We need a tiebreaker! Don't let me down, reprobates!
In my experience, movies are usually not worth it.
If you want to listen to a fish, go ahead.
A bit more than seven years ago, I posted a comment here about a pet-related dilemma. Many people told me I was insane to choose the puppy. Today the puppy officially became a full-fledged dog. I haven't been around here as much in recent years, but thanks to all of you for serving as an occasional sounding board as well as a source of entertainment.
For the life of me, I didn't understand that thread at all.
I didn't know dogs lived that long.
Chris Evans is in this movie?
(For the record, I liked Chris Evans before he was famous.)
Endorse 76 though I kind of liked Cera in the role.
"Us" is great. I think I mentioned it here before. See it in the theater if you can and don't read anything about it before.
Do I need to have played video games in the 90s to appreciate this? Because I didn't do that.
Read books? I like Michael Cera, in theory. It's feeling very Aaron Sorkin at his point, Anna Kendrick notwithstanding.
Would this make more sense if I were sober?
Barry: I haven't seen "Get Out" yet. Better than "Us", or worse?
This feels like Eternal Sunshine of the Spotless Mind, but without the talent or pathos.
Note the comic's final volume was not available as of the film's production, so the filmmakers winged it.
Like Game of Thrones without the incest?
What are the racial politics of a Canadian film having an Indian man wear eye shadow and break into song?
Canadians measure speed in kph? Schizos.
94 It's great. Maybe better? But "Us" is pretty great. "Get Out" takes up the issue of white supremacy quite explicitly whereas Us...is not about that.
But if you're asking then definitely see it. Jordan Peele is great.
70 John Singleton, RIP. 51 is way too young.
106, 107: thanks. "Us" was good enough that I didn't regret seeing it, though not good enough for me to spontaneously recommend to other people; if "Get Out" is better than that then it's worth watching too.

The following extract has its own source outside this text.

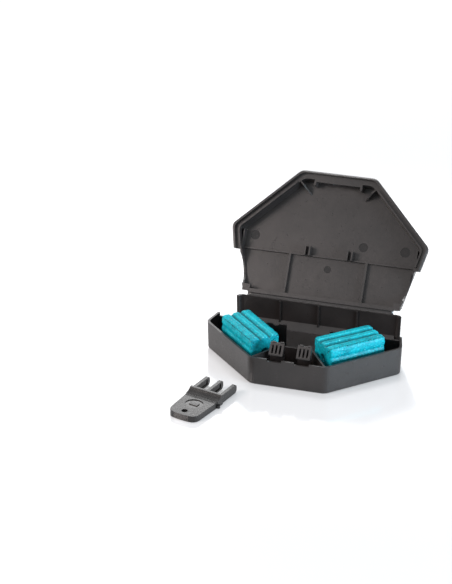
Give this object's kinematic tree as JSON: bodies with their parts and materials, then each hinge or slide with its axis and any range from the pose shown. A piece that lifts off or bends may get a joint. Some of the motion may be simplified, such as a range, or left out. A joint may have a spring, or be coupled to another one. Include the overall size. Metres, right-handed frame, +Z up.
{
  "type": "bait station",
  "caption": "Open six-sided mouse bait station: entry tray with baffles, wax blocks, living-hinge lid, snap latch fingers and a loose pronged key.",
  "frame": {"origin": "centre of the flat underside of the tray, on the floor plane", "axes": "+Z up out of the open tray, -Y towards the front wall with the latch, +Y towards the hinged back wall, +X to the right seen from the front"},
  "size_m": [0.1652, 0.2421, 0.1182],
  "materials": {
    "base_tray": "satin moulded plastic with a fine texture",
    "hinge_strip": "satin moulded plastic with a fine texture",
    "latch_base": "satin moulded plastic with a fine texture",
    "latch_finger_left": "satin moulded plastic with a fine texture",
    "latch_finger_right": "satin moulded plastic with a fine texture",
    "lid": "satin moulded plastic with a fine texture",
    "bait_block_left": "extruded wax with a waxy sheen",
    "bait_block_right": "extruded wax with a waxy sheen",
    "key": "satin moulded plastic"
  },
  "bodies": {
    "base": {"base_tray": "base_tray", "hinge_strip": "hinge_strip", "latch_base": "latch_base"},
    "lid": {"lid": "lid"},
    "latch_finger_left": {"latch_finger_left": "latch_finger_left"},
    "latch_finger_right": {"latch_finger_right": "latch_finger_right"},
    "bait_block_left": {"bait_block_left": "bait_block_left"},
    "bait_block_right": {"bait_block_right": "bait_block_right"},
    "key": {"key": "key"}
  },
  "joints": [
    {"name": "lid_hinge", "type": "hinge", "parent": "base", "child": "lid", "pos_m": [0, 0.0533, 0.0265], "axis": [-1, 0, 0], "range_deg": [-124, 0]},
    {"name": "latch_left", "type": "hinge", "parent": "base", "child": "latch_finger_left", "pos_m": [-0.011, -0.0404, 0.005], "axis": [-1, 0, 0], "range_deg": [0, 5], "stiffness_Nm_per_rad": 0.15},
    {"name": "latch_right", "type": "hinge", "parent": "base", "child": "latch_finger_right", "pos_m": [0.011, -0.0404, 0.005], "axis": [-1, 0, 0], "range_deg": [0, 5], "stiffness_Nm_per_rad": 0.15},
    {"name": "bait_left_lift", "type": "slide", "parent": "base", "child": "bait_block_left", "axis": [0, 0, 1], "range_m": [0, 0.05]},
    {"name": "bait_right_lift", "type": "slide", "parent": "base", "child": "bait_block_right", "axis": [0, 0, 1], "range_m": [0, 0.05]},
    {"name": "key_lift", "type": "slide", "parent": "base", "child": "key", "axis": [0, 0, 1], "range_m": [0, 0.03]}
  ]
}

Is this sexist? It feels sexist.
Also, Chris Evans is dead already.
I'm on fight number 3. Apparently there're 7? I'm really tired.

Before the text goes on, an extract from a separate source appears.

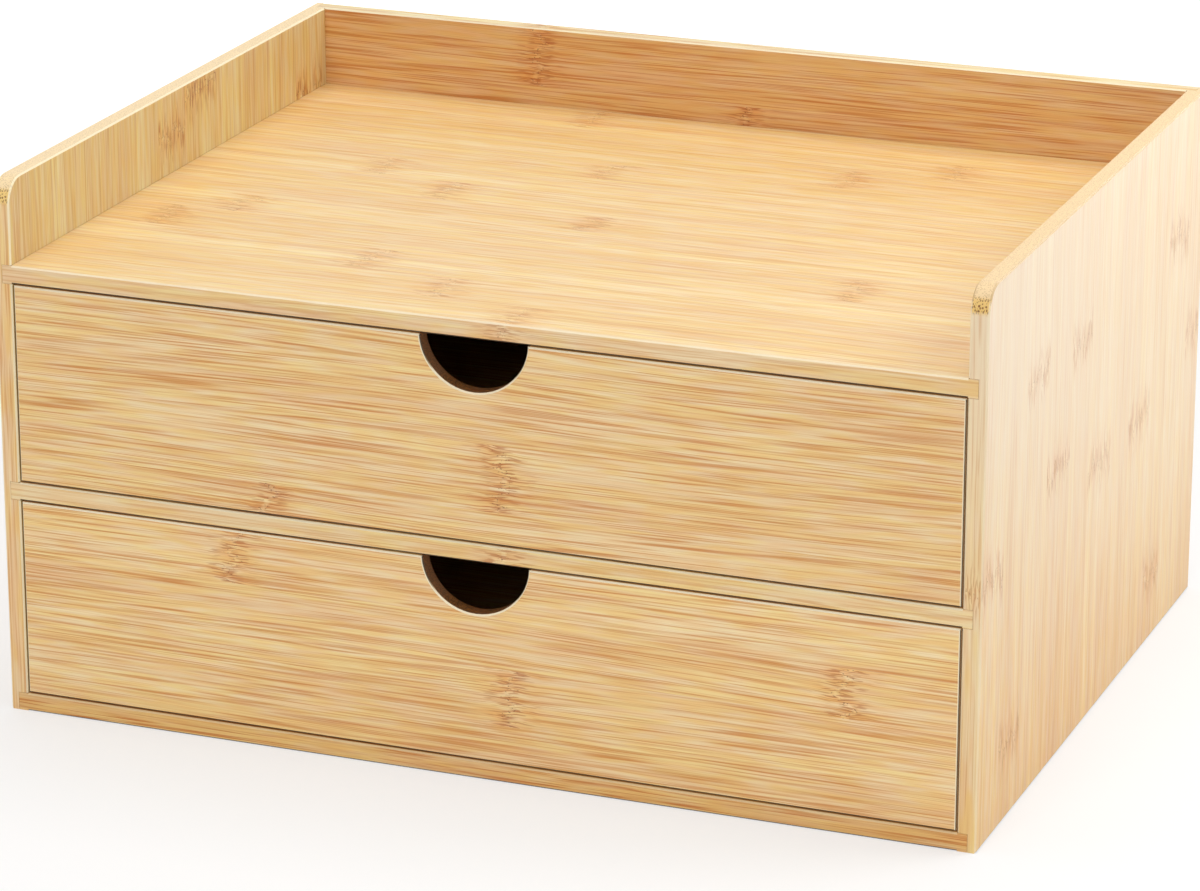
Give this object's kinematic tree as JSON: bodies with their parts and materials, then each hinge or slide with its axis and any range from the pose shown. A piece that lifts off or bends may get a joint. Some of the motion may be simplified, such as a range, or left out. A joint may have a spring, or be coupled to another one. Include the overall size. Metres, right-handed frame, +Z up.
{
  "type": "desktop drawer organizer",
  "caption": "Low desktop cabinet of thin bamboo boards: an open-fronted tray on top and stacked flush drawers with half-round finger pulls below.",
  "frame": {"origin": "middle of the footprint, on the surface the case stands on", "axes": "+X along the width, +Y towards the back panel, +Z up; the drawers open towards -Y"},
  "size_m": [0.33, 0.25, 0.18],
  "materials": {
    "side_bamboo": "satin lacquered bamboo, vertical grain",
    "shelf_bamboo": "satin lacquered bamboo, grain along the width",
    "back_bamboo": "satin lacquered bamboo, grain along the width",
    "front_bamboo": "satin lacquered bamboo, grain along the width",
    "box_bamboo": "sanded bamboo, grain along the board",
    "thin_bamboo": "sanded thin bamboo sheet"
  },
  "bodies": {
    "case": {"side_left": "side_bamboo", "side_right": "side_bamboo", "tray_shelf": "shelf_bamboo", "divider_shelf": "shelf_bamboo", "bottom_panel": "shelf_bamboo", "back_panel": "back_bamboo"},
    "upper_drawer": {"upper_drawer_front": "front_bamboo", "upper_drawer_left_side": "box_bamboo", "upper_drawer_right_side": "box_bamboo", "upper_drawer_back": "box_bamboo", "upper_drawer_bottom": "thin_bamboo"},
    "lower_drawer": {"lower_drawer_front": "front_bamboo", "lower_drawer_left_side": "box_bamboo", "lower_drawer_right_side": "box_bamboo", "lower_drawer_back": "box_bamboo", "lower_drawer_bottom": "thin_bamboo"}
  },
  "joints": [
    {"name": "upper_drawer_slide", "type": "slide", "parent": "case", "child": "upper_drawer", "axis": [0, -1, 0], "range_m": [0, 0.2]},
    {"name": "lower_drawer_slide", "type": "slide", "parent": "case", "child": "lower_drawer", "axis": [0, -1, 0], "range_m": [0, 0.2]}
  ]
}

Get Out is way better than Us. I enjoyed Us, though I don't think it really holds together. I love, love, love Get Out.
That said, if one of your issues with Us is "lapses in tone", then you might have the same complaint about Get Out. I didn't find that objectionable at all, but I know it's a common issue.

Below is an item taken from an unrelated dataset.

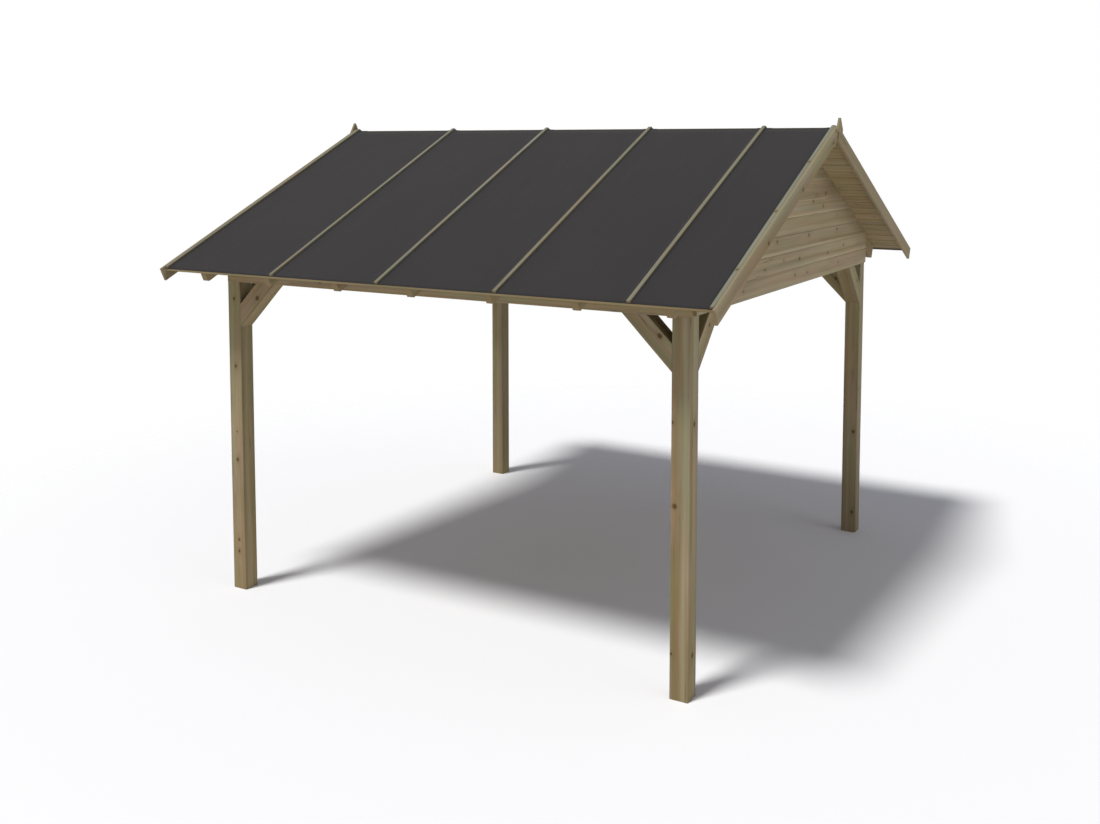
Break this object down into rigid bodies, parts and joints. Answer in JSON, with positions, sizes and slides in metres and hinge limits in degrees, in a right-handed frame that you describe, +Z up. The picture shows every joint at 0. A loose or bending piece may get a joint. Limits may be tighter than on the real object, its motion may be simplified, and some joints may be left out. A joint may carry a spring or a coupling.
{
  "type": "garden pergola",
  "caption": "Open garden pergola in green-treated pine: four square posts with knee braces, boarded pitched roof with dark felt and laths, clad gables and bargeboards.",
  "frame": {"origin": "middle of the plan, at ground level", "axes": "+X along the ridge to the right gable, +Y from the front eave to the back eave, +Z up"},
  "size_m": [4.311, 4.4164, 3.4901],
  "materials": {
    "frame_timber": "planed, green-treated pine",
    "roof_timber": "planed, green-treated pine",
    "roof_boards": "planed tongue and groove pine boards",
    "cladding": "planed tongue and groove pine boards",
    "trim_timber": "planed, green-treated pine",
    "felt": "matt bitumen roofing felt with a fine mineral grain"
  },
  "bodies": {
    "root": {"post_front_left": "frame_timber", "post_front_right": "frame_timber", "post_back_left": "frame_timber", "post_back_right": "frame_timber", "wall_plate_front": "frame_timber", "wall_plate_back": "frame_timber", "tie_beam_left": "frame_timber", "tie_beam_right": "frame_timber", "eave_brace_front_left": "frame_timber", "eave_brace_front_right": "frame_timber", "eave_brace_back_left": "frame_timber", "eave_brace_back_right": "frame_timber", "gable_brace_front_left": "frame_timber", "gable_brace_front_right": "frame_timber", "gable_brace_back_left": "frame_timber", "gable_brace_back_right": "frame_timber", "ridge_board": "roof_timber", "rafter_pair_1": "roof_timber", "rafter_pair_2": "roof_timber", "rafter_pair_3": "roof_timber", "rafter_pair_4": "roof_timber", "rafter_pair_5": "roof_timber", "rafter_pair_6": "roof_timber", "rafter_pair_7": "roof_timber", "roof_boards_front": "roof_boards", "roof_boards_back": "roof_boards", "roof_felt_front": "felt", "roof_felt_back": "felt", "lath_pair_1": "trim_timber", "lath_pair_2": "trim_timber", "lath_pair_3": "trim_timber", "lath_pair_4": "trim_timber", "lath_pair_5": "trim_timber", "lath_pair_6": "trim_timber", "gable_cladding_left": "cladding", "gable_cladding_right": "cladding", "bargeboard_front_left": "trim_timber", "bargeboard_front_right": "trim_timber", "bargeboard_back_left": "trim_timber", "bargeboard_back_right": "trim_timber", "apex_point_left": "trim_timber", "apex_point_right": "trim_timber"}
  },
  "joints": []
}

Whiskey is finished. CG dragons.
Flaming katana in the heart? Really?
If I had photosensitive epilepsy I would literally be dead by now.
I liked it at the time for Minivet reasons plus narcotics but my reaction on a recent rewatch was more Mossy.
I don't know if 81 deserves to be front-paged, but it certainly deserves to be unburied. Congratulations!! Although it sounds like you've wanted to take the puppy to the not-necessarily-no-kill shelter a few times over the years, I hope it mellows in its maturity. Also, if seven dog years is one people year, extra congratulations on your insane productivity!
28: So many of the flat-earth theories are so cool* even if they don't make any sense. "
I think this is a big reason I like reading SFF; it is a way to read geology, politics, physics, etc. but with extra newness of being in another world and so I feel like i'm reading science for the first time again.
Seems like Guaidó started the coup without getting the military on board first. Bob Denard is rolling in his grave.
You go to coup with the military someone else has.
Anyway, John Bolton-style planning always involves assuming unlikely things are necessary.
I might have seen Jordan Peele on Sunday evening on the D train. I was trying to decide once and for whether it was him but he started giving me mildly anxious looks back and I figured I should stop creeping. If that guy wasn't Jordan Peele he looked a ton like him.
Congratulations congratulations congratulations 81!
Congratulations Unserious! The puppy became a real dog. (And that old thread was a hoot to reread.)
55: Luckily, there's mLab to clear everything up for us.
My puppy was drowned in a sack.
You come at the caudillo, you best not miss.